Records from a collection
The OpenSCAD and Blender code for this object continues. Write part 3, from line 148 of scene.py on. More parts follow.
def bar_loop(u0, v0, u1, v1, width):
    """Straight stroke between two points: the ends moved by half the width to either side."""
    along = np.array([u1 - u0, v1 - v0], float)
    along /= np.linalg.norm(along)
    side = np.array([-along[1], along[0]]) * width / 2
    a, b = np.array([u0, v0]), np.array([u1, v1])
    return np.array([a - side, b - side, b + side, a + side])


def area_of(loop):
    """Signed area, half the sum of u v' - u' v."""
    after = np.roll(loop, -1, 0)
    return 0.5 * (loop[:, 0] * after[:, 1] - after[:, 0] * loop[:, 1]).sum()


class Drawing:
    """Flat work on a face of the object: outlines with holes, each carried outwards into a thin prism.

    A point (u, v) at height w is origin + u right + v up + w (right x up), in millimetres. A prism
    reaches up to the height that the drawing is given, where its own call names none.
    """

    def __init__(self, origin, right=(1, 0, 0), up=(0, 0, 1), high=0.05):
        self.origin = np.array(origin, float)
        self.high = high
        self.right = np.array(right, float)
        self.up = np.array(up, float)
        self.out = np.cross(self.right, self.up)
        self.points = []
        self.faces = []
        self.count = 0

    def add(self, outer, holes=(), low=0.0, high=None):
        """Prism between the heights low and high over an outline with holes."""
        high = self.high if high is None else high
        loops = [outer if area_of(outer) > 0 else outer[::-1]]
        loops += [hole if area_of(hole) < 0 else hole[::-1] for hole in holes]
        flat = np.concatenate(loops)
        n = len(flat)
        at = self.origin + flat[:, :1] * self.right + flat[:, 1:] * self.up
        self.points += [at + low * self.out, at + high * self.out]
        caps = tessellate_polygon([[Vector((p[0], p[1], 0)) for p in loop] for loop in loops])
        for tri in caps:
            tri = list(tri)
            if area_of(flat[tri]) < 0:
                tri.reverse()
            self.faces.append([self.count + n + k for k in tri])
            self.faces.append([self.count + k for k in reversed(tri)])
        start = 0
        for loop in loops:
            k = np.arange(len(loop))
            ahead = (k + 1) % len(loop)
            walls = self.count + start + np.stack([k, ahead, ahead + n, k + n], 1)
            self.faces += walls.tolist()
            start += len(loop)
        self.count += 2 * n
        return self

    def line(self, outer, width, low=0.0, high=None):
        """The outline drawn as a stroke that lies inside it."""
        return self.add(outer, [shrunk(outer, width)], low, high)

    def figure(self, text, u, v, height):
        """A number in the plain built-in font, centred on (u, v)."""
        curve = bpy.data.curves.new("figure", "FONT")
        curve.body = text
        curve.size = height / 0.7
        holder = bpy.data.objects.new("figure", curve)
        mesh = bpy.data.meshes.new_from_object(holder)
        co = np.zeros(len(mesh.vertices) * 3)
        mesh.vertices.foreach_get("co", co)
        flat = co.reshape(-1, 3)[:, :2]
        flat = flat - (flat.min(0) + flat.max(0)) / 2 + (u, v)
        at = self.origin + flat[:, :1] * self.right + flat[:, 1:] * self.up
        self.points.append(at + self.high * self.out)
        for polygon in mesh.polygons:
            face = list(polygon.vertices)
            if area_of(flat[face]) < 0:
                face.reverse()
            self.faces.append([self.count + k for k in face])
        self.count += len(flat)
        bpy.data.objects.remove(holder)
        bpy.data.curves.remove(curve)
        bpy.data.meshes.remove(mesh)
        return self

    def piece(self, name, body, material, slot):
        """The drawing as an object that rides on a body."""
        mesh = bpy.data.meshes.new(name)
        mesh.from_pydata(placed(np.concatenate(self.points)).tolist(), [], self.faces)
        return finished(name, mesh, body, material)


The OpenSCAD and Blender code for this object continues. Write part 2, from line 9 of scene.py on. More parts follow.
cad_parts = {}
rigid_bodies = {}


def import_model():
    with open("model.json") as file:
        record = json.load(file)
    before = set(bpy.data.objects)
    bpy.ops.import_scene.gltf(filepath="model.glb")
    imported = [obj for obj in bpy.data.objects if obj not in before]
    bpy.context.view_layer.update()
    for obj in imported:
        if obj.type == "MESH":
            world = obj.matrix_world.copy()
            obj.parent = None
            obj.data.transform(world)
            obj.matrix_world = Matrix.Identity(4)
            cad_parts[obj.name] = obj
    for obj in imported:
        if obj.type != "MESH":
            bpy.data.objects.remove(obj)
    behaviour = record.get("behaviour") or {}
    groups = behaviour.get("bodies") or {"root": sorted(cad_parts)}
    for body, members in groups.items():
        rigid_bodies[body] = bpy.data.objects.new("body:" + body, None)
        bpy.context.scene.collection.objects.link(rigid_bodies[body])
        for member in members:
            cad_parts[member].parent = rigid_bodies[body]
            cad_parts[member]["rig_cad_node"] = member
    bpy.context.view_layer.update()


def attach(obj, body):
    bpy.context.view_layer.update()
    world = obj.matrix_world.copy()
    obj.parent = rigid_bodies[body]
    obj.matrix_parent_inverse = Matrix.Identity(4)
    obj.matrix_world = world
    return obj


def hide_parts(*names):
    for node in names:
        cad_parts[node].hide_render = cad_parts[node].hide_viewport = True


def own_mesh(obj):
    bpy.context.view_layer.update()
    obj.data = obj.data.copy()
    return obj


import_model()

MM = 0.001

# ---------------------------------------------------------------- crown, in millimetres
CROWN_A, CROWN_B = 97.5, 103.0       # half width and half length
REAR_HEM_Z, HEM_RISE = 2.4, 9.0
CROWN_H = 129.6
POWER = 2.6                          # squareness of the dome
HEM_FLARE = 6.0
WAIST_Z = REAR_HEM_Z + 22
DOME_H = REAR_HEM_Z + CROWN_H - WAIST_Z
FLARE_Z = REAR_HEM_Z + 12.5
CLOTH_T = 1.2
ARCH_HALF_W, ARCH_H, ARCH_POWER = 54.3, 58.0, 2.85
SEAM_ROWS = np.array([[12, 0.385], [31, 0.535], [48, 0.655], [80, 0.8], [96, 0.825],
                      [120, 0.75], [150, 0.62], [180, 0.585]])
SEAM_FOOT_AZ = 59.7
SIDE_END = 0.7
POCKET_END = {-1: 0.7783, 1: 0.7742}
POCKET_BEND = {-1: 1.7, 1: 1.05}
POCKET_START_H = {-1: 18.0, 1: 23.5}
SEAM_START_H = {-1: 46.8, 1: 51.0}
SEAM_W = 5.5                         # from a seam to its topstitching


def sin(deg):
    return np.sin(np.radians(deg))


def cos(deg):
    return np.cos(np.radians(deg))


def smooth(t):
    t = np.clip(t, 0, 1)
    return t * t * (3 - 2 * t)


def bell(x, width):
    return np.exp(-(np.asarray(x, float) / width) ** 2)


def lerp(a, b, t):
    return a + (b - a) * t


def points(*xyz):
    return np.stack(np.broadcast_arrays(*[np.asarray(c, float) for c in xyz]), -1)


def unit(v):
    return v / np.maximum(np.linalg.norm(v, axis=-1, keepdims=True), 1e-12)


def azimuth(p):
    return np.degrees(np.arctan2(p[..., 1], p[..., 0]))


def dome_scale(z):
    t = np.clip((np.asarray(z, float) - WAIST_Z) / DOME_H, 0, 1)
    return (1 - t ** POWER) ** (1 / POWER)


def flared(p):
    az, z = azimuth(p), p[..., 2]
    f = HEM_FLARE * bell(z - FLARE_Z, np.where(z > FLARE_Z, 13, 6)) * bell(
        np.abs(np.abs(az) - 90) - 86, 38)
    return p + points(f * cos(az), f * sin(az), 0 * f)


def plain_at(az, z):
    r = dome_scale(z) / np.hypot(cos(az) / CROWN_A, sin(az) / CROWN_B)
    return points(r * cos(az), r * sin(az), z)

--

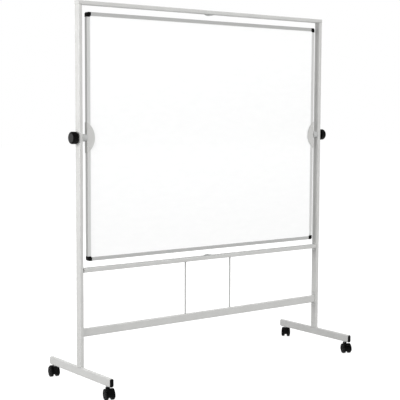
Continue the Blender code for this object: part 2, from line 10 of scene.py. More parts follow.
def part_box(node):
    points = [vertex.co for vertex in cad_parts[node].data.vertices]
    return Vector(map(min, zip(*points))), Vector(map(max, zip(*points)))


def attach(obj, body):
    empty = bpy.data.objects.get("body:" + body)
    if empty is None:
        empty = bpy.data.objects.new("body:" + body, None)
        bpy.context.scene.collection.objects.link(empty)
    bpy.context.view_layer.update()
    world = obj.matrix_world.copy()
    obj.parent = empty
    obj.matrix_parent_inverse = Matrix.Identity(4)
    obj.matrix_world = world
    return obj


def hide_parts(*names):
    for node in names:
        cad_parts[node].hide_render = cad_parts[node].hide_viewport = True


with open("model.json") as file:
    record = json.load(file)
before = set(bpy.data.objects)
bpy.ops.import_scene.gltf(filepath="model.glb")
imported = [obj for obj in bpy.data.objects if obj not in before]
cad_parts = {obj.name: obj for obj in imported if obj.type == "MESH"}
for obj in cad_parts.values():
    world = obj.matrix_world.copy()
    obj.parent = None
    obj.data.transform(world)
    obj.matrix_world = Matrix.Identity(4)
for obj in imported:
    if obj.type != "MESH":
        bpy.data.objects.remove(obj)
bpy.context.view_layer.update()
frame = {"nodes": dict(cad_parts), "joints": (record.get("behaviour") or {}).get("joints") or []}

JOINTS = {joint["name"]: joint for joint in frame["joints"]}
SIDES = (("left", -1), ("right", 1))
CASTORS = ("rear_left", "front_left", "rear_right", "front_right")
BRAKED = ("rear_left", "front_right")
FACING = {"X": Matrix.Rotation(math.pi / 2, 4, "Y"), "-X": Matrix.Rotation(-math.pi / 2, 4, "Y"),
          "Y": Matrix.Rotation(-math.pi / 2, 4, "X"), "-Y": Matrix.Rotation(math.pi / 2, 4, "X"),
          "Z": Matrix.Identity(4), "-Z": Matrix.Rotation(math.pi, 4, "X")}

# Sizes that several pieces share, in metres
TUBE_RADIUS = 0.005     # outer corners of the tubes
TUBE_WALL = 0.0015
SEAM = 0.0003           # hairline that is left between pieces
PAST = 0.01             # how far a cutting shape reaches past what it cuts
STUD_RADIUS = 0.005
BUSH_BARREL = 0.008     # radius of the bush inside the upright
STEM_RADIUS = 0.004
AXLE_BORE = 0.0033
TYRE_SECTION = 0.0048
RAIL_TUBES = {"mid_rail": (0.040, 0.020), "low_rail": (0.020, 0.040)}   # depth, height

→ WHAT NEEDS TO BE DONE
Gather all lines with the string "Blender" from the data.

→ ANSWER
The OpenSCAD and Blender code for this object continues. Write part 3, from line 148 of scene.py on. More parts follow.
The OpenSCAD and Blender code for this object continues. Write part 2, from line 9 of scene.py on. More parts follow.
Continue the Blender code for this object: part 2, from line 10 of scene.py. More parts follow.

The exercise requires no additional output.